- [3D code data]
-=-=-=-=-

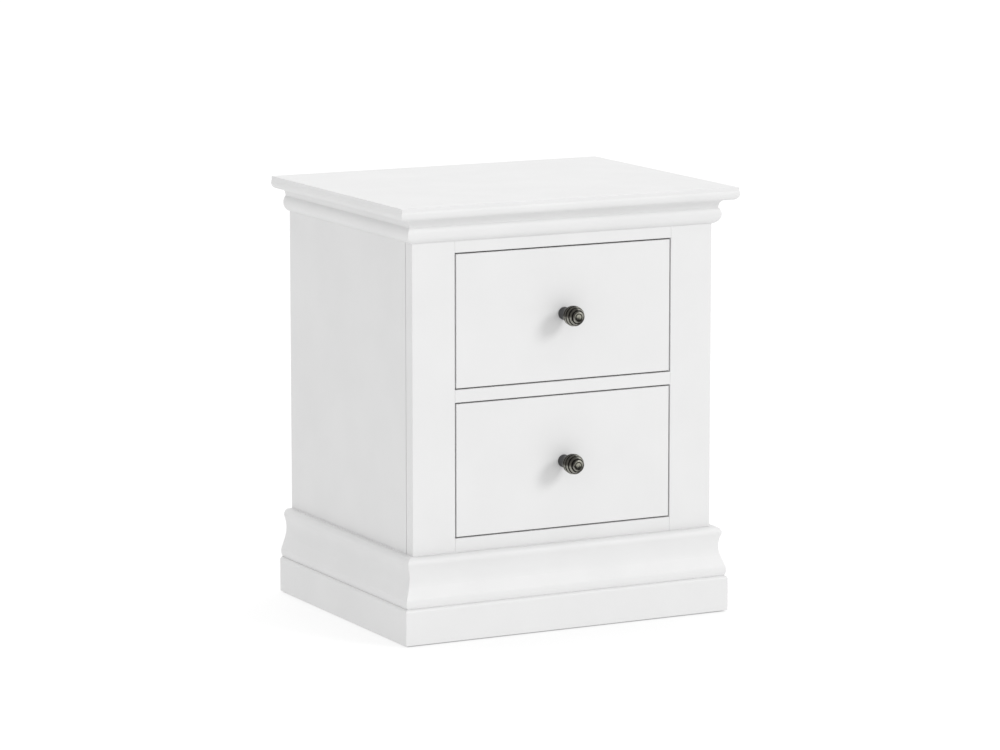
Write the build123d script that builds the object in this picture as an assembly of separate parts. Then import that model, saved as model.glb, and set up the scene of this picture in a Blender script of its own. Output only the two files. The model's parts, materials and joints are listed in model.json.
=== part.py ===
from build123d import *
import os
from math import cos, radians, sin, sqrt

# A bedside cabinet with two drawers, in millimetres. Z is up and the front looks along -Y.
# The pieces are drawn with y = 0 at the face frame's front, and save() moves them so that
# the whole cabinet, knobs included, is centred on the origin.

# overall sizes
body_width = 472.0
body_depth = 396.0
total_height = 610.0

# top board, its moulding and its fixings
top_thickness = 18.0
top_overhang = 29.0
top_fillet = 5.0
top_ease = 0.3
cornice_height = 34.5
cornice_bead = 10.0
cornice_neck = 6.5
cornice_flare = 13.0
cleat_size = 20.0

# plinth and base moulding
glide_height = 2.0
glide_radius = 10.0
glide_inset = 15.0
plinth_height = 50.5
plinth_thickness = 19.4
plinth_round = 5.0
plinth_back_thickness = 19.0
moulding_height = 70.0
moulding_top_bead = 13.1
moulding_cove = 9.1
moulding_low_bead = 17.6
moulding_foot = 15.6
corner_block_leg = 45.0
corner_block_height = 40.0

# face frame
frame_thickness = 19.0
stile_width = 66.0
middle_rail_height = 18.0
top_rail_reveal = 16.5
bottom_rail_reveal = 19.5
corner_ease = 1.4
joint_chamfer = 0.9
joint_line = 0.8
joint_line_depth = 2.5
edge_ease = 0.5

# carcass
side_thickness = 18.0
back_thickness = 6.0
rebate_depth = 10.0
housing_depth = 6.0
web_thickness = 18.0
web_front_depth = 41.0
web_back_depth = 60.0
runner_reach = 27.0
kicker_reach = 20.0
dust_thickness = 6.0
dust_groove = 8.0
panel_clearance = 0.5
guide_height = 18.0
stop_size = (40.0, 25.0, 8.0)
stop_centre = 80.0
stop_clearance = 0.2

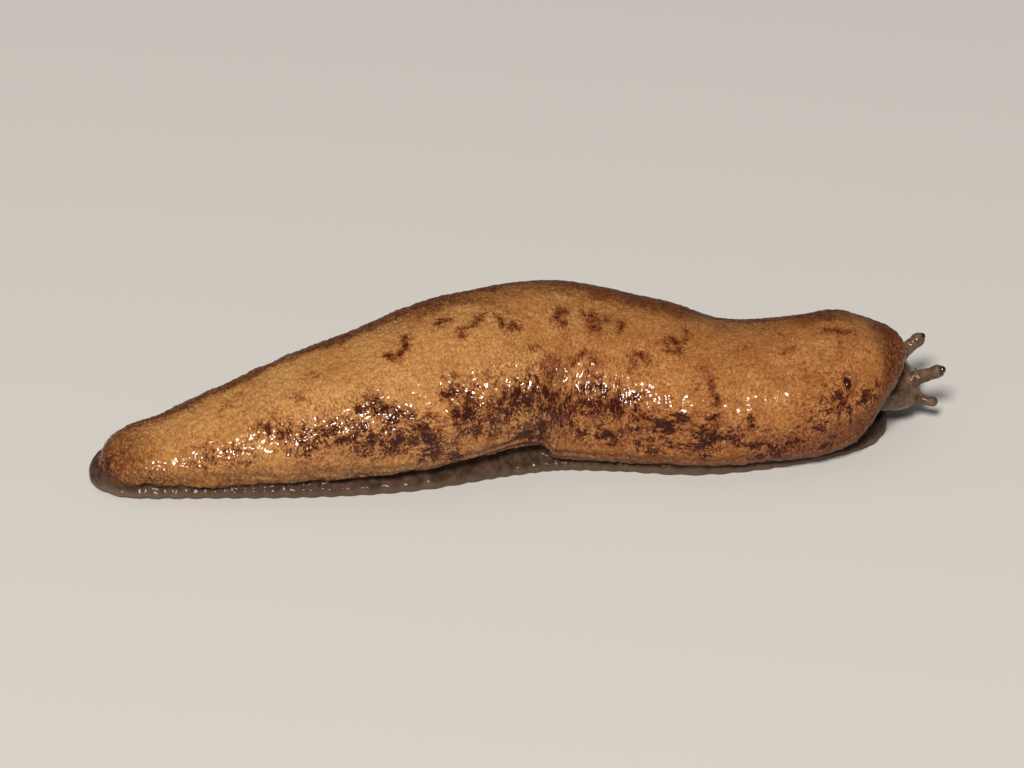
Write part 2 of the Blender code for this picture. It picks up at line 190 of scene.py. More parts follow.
CREST_BROWN, CREST_AT, CREST_REACH = 1.1, 0.6, (0.4, 0.14)
BROWN_PATCH_SIZE, BROWN_PATCHINESS, MOST_BROWN = 1.5, 0.25, 1.15

# The brown of the pore's lip, and of the clear skin near dark pigment.
PORE_LIP_BROWN = 0.9
STAIN, STAIN_FROM = 0.35, (0.05, 0.6)

# Seeds of the noise, which also uses the numbers just after its own. Warped noise takes longer steps.
GRANULE_SEED, RIDGE_SEED, LUMP_SEED, SWELL_SEED, FINE_SEED = 11, 41, 111, 51, 71
HEAD_GRANULE_SEED, FOOT_GRANULE_SEED = 31, 61
FOLD_WAVE_SEED, FOLD_STRENGTH_SEED = 81, 91
BAND_PATCH_SEED, BROWN_PATCH_SEED, BACK_EDGE_SEED = 301, 401, 411
WARP_SEED_STEP = 10

# The dark pigment of the right flank and the back, where the photograph shows it.
# Each stroke is (radius in millimetres, strength, pixels of the photograph that it runs through).
PORE_PIXEL = (848, 383)
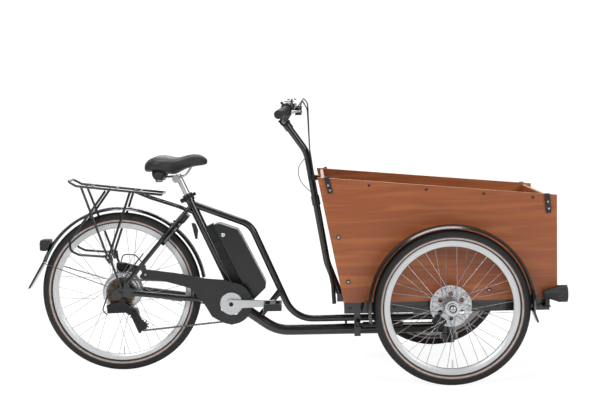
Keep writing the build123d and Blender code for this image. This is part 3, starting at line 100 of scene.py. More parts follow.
def surface(name, dark, light, rough, metal=0.0, grain=40.0, bump=0.05, stretch=(1, 1, 1), coat=0.0):
    """A finish that drifts between two colours and two roughnesses, in blotches of a grain in millimetres.

    A bump of a quarter of that grain gives the skin its texture, and a coat is a clear lacquer over it.
    """
    mat = bpy.data.materials.new(name)
    mat.use_nodes = True
    tree = mat.node_tree
    shader = tree.nodes["Principled BSDF"]
    place = node(tree, "ShaderNodeTexCoord")
    scaled = node(tree, "ShaderNodeMapping", {"Vector": place.outputs["Object"], "Scale": stretch})
    noise = node(tree, "ShaderNodeTexNoise", {"Vector": scaled.outputs[0], "Scale": 1 / (grain * MM),
                                              "Detail": 3.0})
    mix = node(tree, "ShaderNodeValToRGB", {"Fac": noise.outputs["Fac"]})
    mix.color_ramp.elements[0].position, mix.color_ramp.elements[1].position = 0.35, 0.65
    mix.color_ramp.elements[0].color, mix.color_ramp.elements[1].color = colour(dark), colour(light)
    spread = node(tree, "ShaderNodeMapRange", {"Value": noise.outputs["Fac"], "To Min": rough[0],
                                               "To Max": rough[1]})
    fine = node(tree, "ShaderNodeTexNoise", {"Vector": scaled.outputs[0], "Scale": 4 / (grain * MM),
                                             "Detail": 4.0})
    relief = node(tree, "ShaderNodeBump", {"Height": fine.outputs["Fac"], "Strength": bump,
                                           "Distance": 0.6 * MM})
    tree.links.new(mix.outputs["Color"], shader.inputs["Base Color"])
    tree.links.new(spread.outputs[0], shader.inputs["Roughness"])
    tree.links.new(relief.outputs[0], shader.inputs["Normal"])
    shader.inputs["Metallic"].default_value = metal
    shader.inputs["Coat Weight"].default_value = coat
    return mat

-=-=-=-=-

All entries must be repeated verbatim.

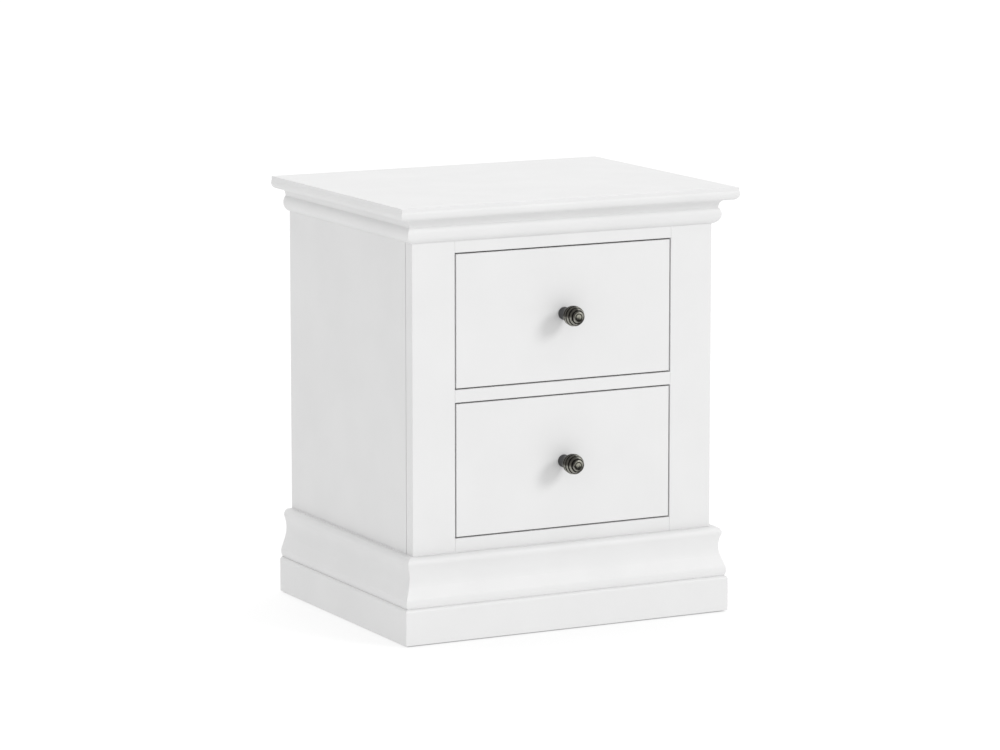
Write the build123d script that builds the object in this picture as an assembly of separate parts. Then import that model, saved as model.glb, and set up the scene of this picture in a Blender script of its own. Output only the two files. The model's parts, materials and joints are listed in model.json.
=== part.py ===
from build123d import *
import os
from math import cos, radians, sin, sqrt

# A bedside cabinet with two drawers, in millimetres. Z is up and the front looks along -Y.
# The pieces are drawn with y = 0 at the face frame's front, and save() moves them so that
# the whole cabinet, knobs included, is centred on the origin.

# overall sizes
body_width = 472.0
body_depth = 396.0
total_height = 610.0

# top board, its moulding and its fixings
top_thickness = 18.0
top_overhang = 29.0
top_fillet = 5.0
top_ease = 0.3
cornice_height = 34.5
cornice_bead = 10.0
cornice_neck = 6.5
cornice_flare = 13.0
cleat_size = 20.0

# plinth and base moulding
glide_height = 2.0
glide_radius = 10.0
glide_inset = 15.0
plinth_height = 50.5
plinth_thickness = 19.4
plinth_round = 5.0
plinth_back_thickness = 19.0
moulding_height = 70.0
moulding_top_bead = 13.1
moulding_cove = 9.1
moulding_low_bead = 17.6
moulding_foot = 15.6
corner_block_leg = 45.0
corner_block_height = 40.0

# face frame
frame_thickness = 19.0
stile_width = 66.0
middle_rail_height = 18.0
top_rail_reveal = 16.5
bottom_rail_reveal = 19.5
corner_ease = 1.4
joint_chamfer = 0.9
joint_line = 0.8
joint_line_depth = 2.5
edge_ease = 0.5

# carcass
side_thickness = 18.0
back_thickness = 6.0
rebate_depth = 10.0
housing_depth = 6.0
web_thickness = 18.0
web_front_depth = 41.0
web_back_depth = 60.0
runner_reach = 27.0
kicker_reach = 20.0
dust_thickness = 6.0
dust_groove = 8.0
panel_clearance = 0.5
guide_height = 18.0
stop_size = (40.0, 25.0, 8.0)
stop_centre = 80.0
stop_clearance = 0.2

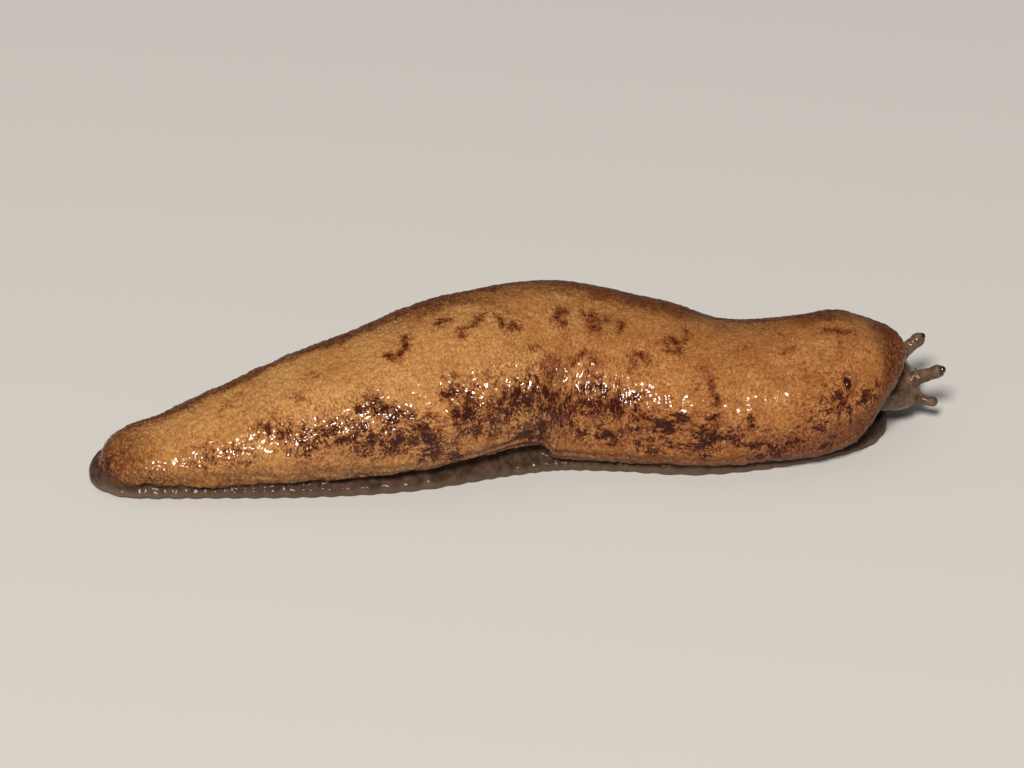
Write part 2 of the Blender code for this picture. It picks up at line 190 of scene.py. More parts follow.
CREST_BROWN, CREST_AT, CREST_REACH = 1.1, 0.6, (0.4, 0.14)
BROWN_PATCH_SIZE, BROWN_PATCHINESS, MOST_BROWN = 1.5, 0.25, 1.15

# The brown of the pore's lip, and of the clear skin near dark pigment.
PORE_LIP_BROWN = 0.9
STAIN, STAIN_FROM = 0.35, (0.05, 0.6)

# Seeds of the noise, which also uses the numbers just after its own. Warped noise takes longer steps.
GRANULE_SEED, RIDGE_SEED, LUMP_SEED, SWELL_SEED, FINE_SEED = 11, 41, 111, 51, 71
HEAD_GRANULE_SEED, FOOT_GRANULE_SEED = 31, 61
FOLD_WAVE_SEED, FOLD_STRENGTH_SEED = 81, 91
BAND_PATCH_SEED, BROWN_PATCH_SEED, BACK_EDGE_SEED = 301, 401, 411
WARP_SEED_STEP = 10

# The dark pigment of the right flank and the back, where the photograph shows it.
# Each stroke is (radius in millimetres, strength, pixels of the photograph that it runs through).
PORE_PIXEL = (848, 383)
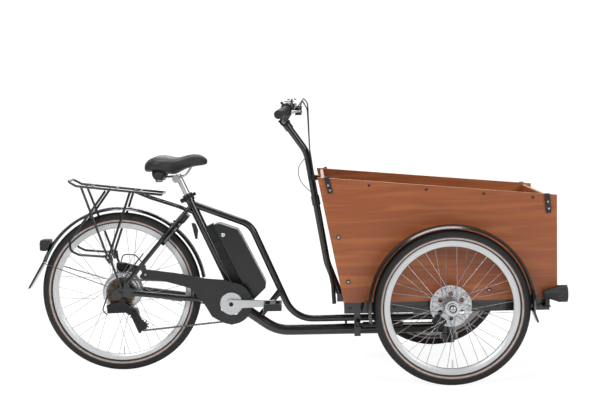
Keep writing the build123d and Blender code for this image. This is part 3, starting at line 100 of scene.py. More parts follow.
def surface(name, dark, light, rough, metal=0.0, grain=40.0, bump=0.05, stretch=(1, 1, 1), coat=0.0):
    """A finish that drifts between two colours and two roughnesses, in blotches of a grain in millimetres.

    A bump of a quarter of that grain gives the skin its texture, and a coat is a clear lacquer over it.
    """
    mat = bpy.data.materials.new(name)
    mat.use_nodes = True
    tree = mat.node_tree
    shader = tree.nodes["Principled BSDF"]
    place = node(tree, "ShaderNodeTexCoord")
    scaled = node(tree, "ShaderNodeMapping", {"Vector": place.outputs["Object"], "Scale": stretch})
    noise = node(tree, "ShaderNodeTexNoise", {"Vector": scaled.outputs[0], "Scale": 1 / (grain * MM),
                                              "Detail": 3.0})
    mix = node(tree, "ShaderNodeValToRGB", {"Fac": noise.outputs["Fac"]})
    mix.color_ramp.elements[0].position, mix.color_ramp.elements[1].position = 0.35, 0.65
    mix.color_ramp.elements[0].color, mix.color_ramp.elements[1].color = colour(dark), colour(light)
    spread = node(tree, "ShaderNodeMapRange", {"Value": noise.outputs["Fac"], "To Min": rough[0],
                                               "To Max": rough[1]})
    fine = node(tree, "ShaderNodeTexNoise", {"Vector": scaled.outputs[0], "Scale": 4 / (grain * MM),
                                             "Detail": 4.0})
    relief = node(tree, "ShaderNodeBump", {"Height": fine.outputs["Fac"], "Strength": bump,
                                           "Distance": 0.6 * MM})
    tree.links.new(mix.outputs["Color"], shader.inputs["Base Color"])
    tree.links.new(spread.outputs[0], shader.inputs["Roughness"])
    tree.links.new(relief.outputs[0], shader.inputs["Normal"])
    shader.inputs["Metallic"].default_value = metal
    shader.inputs["Coat Weight"].default_value = coat
    return mat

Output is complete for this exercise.